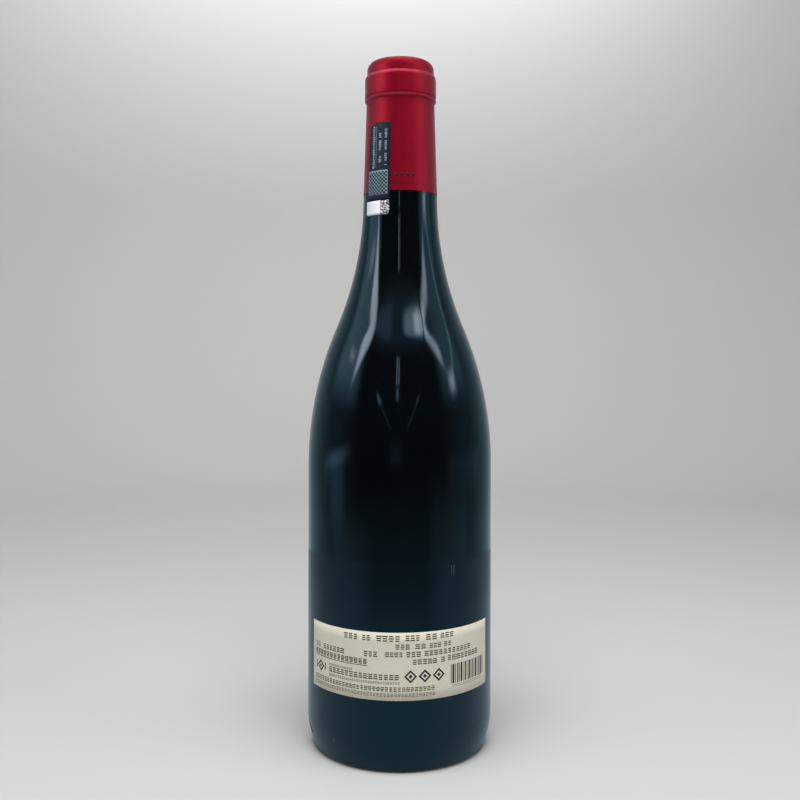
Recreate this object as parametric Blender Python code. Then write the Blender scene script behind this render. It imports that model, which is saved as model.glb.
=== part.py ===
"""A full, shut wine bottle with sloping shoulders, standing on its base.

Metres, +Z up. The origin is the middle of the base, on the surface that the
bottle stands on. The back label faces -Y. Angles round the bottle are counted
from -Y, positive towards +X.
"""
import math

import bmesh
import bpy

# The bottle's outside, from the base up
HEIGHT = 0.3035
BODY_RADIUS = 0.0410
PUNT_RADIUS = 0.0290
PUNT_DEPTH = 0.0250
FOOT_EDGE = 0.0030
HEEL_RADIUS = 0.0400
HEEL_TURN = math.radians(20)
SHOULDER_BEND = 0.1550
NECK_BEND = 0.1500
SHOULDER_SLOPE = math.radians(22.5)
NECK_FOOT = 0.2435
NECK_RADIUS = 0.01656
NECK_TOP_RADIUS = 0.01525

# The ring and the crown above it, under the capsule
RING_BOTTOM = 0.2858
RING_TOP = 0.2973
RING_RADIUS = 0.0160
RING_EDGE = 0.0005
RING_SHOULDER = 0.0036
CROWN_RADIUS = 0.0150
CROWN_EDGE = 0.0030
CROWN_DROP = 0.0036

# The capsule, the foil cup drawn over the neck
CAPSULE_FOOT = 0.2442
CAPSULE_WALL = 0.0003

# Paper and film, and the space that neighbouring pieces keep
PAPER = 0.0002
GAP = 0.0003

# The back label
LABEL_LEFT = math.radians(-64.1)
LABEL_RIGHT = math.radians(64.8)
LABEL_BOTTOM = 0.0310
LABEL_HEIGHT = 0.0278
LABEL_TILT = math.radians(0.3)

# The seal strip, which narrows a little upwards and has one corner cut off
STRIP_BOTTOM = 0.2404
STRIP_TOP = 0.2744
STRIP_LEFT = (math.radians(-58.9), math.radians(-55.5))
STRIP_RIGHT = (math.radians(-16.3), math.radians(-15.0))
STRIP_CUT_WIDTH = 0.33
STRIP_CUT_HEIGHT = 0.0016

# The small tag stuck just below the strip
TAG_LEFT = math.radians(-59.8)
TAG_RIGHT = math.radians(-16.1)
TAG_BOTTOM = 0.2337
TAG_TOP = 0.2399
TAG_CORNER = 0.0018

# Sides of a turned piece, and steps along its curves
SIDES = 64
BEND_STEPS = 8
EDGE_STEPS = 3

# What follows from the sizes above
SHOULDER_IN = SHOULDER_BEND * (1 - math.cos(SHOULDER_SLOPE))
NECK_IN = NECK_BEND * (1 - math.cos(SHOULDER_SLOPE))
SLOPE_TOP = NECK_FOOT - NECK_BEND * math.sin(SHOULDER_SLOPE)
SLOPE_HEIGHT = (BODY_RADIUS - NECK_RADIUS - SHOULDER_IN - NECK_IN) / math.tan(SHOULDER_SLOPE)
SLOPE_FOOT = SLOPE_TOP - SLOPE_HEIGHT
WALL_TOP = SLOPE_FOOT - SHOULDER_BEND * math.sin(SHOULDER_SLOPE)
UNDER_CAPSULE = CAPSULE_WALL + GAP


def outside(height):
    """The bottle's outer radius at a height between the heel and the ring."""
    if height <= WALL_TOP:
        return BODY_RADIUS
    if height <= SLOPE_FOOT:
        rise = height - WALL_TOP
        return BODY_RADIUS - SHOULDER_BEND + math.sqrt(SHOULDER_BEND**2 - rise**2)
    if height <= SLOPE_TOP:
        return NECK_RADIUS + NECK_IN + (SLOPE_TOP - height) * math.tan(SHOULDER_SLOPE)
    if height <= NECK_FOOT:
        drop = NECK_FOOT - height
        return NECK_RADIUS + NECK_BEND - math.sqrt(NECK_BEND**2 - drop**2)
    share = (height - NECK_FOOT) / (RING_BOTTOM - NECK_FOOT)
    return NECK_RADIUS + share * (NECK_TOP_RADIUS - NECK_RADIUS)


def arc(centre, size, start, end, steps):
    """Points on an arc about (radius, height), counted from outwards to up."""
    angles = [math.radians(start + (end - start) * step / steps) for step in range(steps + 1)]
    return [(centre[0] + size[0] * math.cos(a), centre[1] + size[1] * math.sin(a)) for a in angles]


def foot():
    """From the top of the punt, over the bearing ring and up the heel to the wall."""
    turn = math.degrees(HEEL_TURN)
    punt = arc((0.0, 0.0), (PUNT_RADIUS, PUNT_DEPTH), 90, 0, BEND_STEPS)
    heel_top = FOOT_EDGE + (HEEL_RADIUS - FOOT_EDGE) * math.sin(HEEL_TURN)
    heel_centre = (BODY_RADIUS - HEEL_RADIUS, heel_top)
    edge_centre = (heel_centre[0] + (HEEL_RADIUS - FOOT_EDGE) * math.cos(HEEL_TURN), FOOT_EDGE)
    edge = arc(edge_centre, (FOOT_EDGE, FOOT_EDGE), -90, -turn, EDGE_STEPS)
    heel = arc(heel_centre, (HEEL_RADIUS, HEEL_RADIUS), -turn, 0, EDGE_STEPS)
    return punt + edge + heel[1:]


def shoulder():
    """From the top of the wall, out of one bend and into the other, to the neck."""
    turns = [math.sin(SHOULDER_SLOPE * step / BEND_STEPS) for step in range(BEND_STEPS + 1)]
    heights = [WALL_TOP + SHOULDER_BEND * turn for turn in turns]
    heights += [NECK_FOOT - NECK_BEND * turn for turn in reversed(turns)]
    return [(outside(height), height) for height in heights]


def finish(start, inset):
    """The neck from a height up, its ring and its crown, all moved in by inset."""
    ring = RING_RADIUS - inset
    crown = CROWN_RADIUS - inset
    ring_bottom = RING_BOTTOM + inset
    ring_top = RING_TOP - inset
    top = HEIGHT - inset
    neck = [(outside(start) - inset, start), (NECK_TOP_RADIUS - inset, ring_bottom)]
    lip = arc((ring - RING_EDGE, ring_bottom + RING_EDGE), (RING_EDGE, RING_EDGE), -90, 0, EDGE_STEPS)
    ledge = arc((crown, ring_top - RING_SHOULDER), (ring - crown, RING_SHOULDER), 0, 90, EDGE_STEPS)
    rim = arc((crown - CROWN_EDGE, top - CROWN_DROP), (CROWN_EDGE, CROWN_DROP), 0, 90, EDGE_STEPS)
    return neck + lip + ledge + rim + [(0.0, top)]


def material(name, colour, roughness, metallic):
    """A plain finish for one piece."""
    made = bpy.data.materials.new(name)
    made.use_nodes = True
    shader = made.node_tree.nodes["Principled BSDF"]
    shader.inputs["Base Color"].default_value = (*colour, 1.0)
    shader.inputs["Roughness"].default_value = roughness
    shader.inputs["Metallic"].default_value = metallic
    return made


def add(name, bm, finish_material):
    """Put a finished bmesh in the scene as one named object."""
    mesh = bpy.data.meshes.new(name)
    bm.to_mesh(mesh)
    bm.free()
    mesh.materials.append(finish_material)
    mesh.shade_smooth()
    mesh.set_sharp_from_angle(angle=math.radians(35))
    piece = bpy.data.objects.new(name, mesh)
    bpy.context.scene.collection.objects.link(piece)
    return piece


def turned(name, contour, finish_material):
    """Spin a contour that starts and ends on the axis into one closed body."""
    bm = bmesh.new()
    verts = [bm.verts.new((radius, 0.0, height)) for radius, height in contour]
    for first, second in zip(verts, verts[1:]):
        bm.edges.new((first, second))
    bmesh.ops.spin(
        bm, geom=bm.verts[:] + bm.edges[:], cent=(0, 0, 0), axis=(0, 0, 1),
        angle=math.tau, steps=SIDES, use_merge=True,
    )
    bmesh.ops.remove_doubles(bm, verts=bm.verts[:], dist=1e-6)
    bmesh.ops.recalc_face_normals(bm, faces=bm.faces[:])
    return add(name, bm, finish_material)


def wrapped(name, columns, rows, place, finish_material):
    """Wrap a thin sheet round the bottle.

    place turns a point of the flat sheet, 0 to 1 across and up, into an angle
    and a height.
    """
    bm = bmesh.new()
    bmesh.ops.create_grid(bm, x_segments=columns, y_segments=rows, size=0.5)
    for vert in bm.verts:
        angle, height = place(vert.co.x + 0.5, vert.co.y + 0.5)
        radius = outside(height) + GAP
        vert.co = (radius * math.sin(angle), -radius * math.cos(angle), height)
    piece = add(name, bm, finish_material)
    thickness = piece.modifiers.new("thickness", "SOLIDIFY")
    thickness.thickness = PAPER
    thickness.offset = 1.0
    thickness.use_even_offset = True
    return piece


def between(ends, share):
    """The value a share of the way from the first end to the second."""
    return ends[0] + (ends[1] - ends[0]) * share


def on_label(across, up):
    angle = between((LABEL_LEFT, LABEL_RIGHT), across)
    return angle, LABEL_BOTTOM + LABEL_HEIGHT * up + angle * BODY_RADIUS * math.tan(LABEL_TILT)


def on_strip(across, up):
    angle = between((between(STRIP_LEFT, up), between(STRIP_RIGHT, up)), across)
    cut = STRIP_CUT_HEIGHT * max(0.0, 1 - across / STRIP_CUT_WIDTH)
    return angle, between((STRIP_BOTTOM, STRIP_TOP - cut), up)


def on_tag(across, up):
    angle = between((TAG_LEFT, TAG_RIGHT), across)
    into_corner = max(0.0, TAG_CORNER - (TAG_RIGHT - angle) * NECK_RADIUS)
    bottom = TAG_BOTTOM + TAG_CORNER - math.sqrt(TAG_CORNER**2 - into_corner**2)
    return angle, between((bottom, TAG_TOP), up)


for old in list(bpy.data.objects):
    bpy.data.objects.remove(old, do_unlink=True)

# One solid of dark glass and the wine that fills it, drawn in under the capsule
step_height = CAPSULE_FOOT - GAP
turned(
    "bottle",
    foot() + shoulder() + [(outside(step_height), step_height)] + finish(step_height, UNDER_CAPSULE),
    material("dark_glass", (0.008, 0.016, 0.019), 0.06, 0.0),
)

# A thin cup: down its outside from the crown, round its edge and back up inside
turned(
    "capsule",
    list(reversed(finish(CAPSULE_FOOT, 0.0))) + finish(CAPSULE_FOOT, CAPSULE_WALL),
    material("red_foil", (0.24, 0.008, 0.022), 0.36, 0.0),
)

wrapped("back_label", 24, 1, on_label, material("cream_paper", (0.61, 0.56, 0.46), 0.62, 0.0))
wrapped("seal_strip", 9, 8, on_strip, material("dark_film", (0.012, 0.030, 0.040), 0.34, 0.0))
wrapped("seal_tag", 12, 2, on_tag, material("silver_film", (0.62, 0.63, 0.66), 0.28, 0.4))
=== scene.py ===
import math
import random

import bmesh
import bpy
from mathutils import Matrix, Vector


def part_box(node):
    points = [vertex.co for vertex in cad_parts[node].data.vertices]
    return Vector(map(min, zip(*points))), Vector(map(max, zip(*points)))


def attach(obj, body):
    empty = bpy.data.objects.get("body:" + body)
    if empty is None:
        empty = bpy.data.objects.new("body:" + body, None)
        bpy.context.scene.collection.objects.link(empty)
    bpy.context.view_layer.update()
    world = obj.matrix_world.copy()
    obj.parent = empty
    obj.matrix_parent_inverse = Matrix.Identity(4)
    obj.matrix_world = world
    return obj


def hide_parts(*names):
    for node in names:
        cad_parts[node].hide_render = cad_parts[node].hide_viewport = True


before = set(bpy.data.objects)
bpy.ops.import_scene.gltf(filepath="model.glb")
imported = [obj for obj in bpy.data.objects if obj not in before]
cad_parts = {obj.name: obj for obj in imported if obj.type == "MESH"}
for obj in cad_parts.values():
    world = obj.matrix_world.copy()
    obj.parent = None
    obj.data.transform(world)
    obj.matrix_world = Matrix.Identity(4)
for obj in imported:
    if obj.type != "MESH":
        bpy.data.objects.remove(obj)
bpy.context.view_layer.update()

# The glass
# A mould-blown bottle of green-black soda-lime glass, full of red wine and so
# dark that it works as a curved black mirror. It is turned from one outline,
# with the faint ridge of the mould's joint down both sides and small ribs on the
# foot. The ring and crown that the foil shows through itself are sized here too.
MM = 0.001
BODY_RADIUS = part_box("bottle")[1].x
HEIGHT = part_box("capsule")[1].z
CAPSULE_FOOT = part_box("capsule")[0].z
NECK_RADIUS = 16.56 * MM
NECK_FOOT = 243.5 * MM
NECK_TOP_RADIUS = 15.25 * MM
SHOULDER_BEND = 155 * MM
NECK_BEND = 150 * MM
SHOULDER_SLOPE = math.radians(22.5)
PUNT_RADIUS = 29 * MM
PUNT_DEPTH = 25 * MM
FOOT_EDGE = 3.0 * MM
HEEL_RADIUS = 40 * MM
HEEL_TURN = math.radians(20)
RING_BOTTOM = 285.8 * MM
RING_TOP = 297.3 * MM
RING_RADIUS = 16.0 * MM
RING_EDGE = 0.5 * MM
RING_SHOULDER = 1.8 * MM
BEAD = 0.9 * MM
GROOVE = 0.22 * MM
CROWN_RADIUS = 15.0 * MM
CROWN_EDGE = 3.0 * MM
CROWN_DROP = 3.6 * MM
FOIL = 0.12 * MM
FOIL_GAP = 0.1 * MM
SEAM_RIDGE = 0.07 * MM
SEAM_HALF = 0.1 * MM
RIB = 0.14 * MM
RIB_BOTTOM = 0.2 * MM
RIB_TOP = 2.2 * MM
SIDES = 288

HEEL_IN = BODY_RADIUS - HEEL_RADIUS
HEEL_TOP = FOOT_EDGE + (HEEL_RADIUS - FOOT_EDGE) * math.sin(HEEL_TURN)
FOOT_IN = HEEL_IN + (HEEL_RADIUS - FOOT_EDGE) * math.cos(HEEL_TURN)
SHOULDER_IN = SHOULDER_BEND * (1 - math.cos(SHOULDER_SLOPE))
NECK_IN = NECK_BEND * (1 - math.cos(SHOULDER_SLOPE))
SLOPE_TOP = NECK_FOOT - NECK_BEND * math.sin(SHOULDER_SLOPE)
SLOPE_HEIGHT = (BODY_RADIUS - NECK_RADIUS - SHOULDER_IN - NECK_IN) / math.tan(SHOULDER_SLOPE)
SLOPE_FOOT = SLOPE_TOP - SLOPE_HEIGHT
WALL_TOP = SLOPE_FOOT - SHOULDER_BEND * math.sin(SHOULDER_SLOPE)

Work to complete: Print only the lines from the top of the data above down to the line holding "TAG_CORNER = 0.0018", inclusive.

Task output:
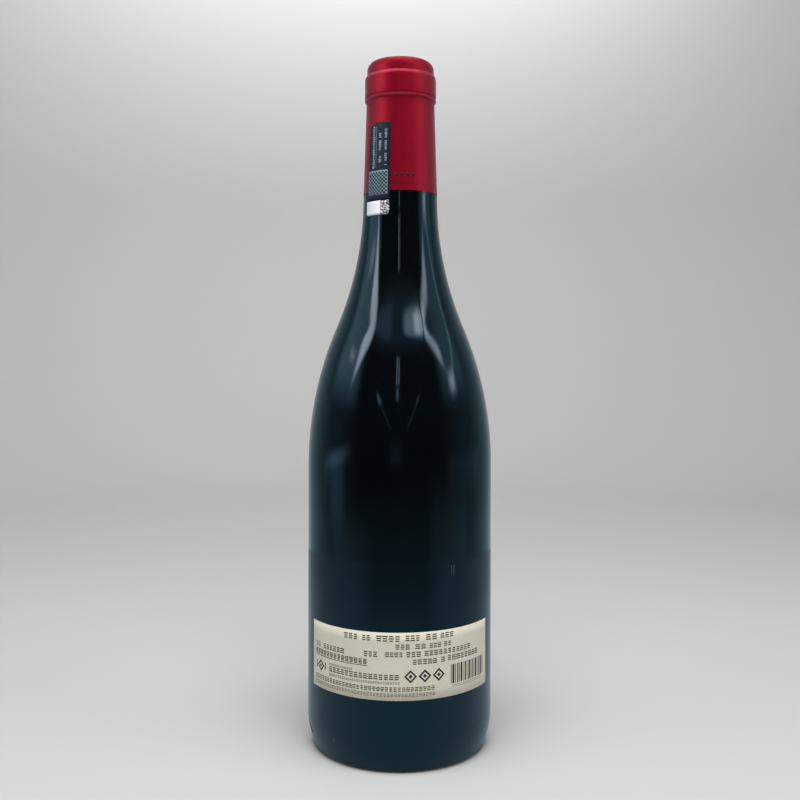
Recreate this object as parametric Blender Python code. Then write the Blender scene script behind this render. It imports that model, which is saved as model.glb.
=== part.py ===
"""A full, shut wine bottle with sloping shoulders, standing on its base.

Metres, +Z up. The origin is the middle of the base, on the surface that the
bottle stands on. The back label faces -Y. Angles round the bottle are counted
from -Y, positive towards +X.
"""
import math

import bmesh
import bpy

# The bottle's outside, from the base up
HEIGHT = 0.3035
BODY_RADIUS = 0.0410
PUNT_RADIUS = 0.0290
PUNT_DEPTH = 0.0250
FOOT_EDGE = 0.0030
HEEL_RADIUS = 0.0400
HEEL_TURN = math.radians(20)
SHOULDER_BEND = 0.1550
NECK_BEND = 0.1500
SHOULDER_SLOPE = math.radians(22.5)
NECK_FOOT = 0.2435
NECK_RADIUS = 0.01656
NECK_TOP_RADIUS = 0.01525

# The ring and the crown above it, under the capsule
RING_BOTTOM = 0.2858
RING_TOP = 0.2973
RING_RADIUS = 0.0160
RING_EDGE = 0.0005
RING_SHOULDER = 0.0036
CROWN_RADIUS = 0.0150
CROWN_EDGE = 0.0030
CROWN_DROP = 0.0036

# The capsule, the foil cup drawn over the neck
CAPSULE_FOOT = 0.2442
CAPSULE_WALL = 0.0003

# Paper and film, and the space that neighbouring pieces keep
PAPER = 0.0002
GAP = 0.0003

# The back label
LABEL_LEFT = math.radians(-64.1)
LABEL_RIGHT = math.radians(64.8)
LABEL_BOTTOM = 0.0310
LABEL_HEIGHT = 0.0278
LABEL_TILT = math.radians(0.3)

# The seal strip, which narrows a little upwards and has one corner cut off
STRIP_BOTTOM = 0.2404
STRIP_TOP = 0.2744
STRIP_LEFT = (math.radians(-58.9), math.radians(-55.5))
STRIP_RIGHT = (math.radians(-16.3), math.radians(-15.0))
STRIP_CUT_WIDTH = 0.33
STRIP_CUT_HEIGHT = 0.0016

# The small tag stuck just below the strip
TAG_LEFT = math.radians(-59.8)
TAG_RIGHT = math.radians(-16.1)
TAG_BOTTOM = 0.2337
TAG_TOP = 0.2399
TAG_CORNER = 0.0018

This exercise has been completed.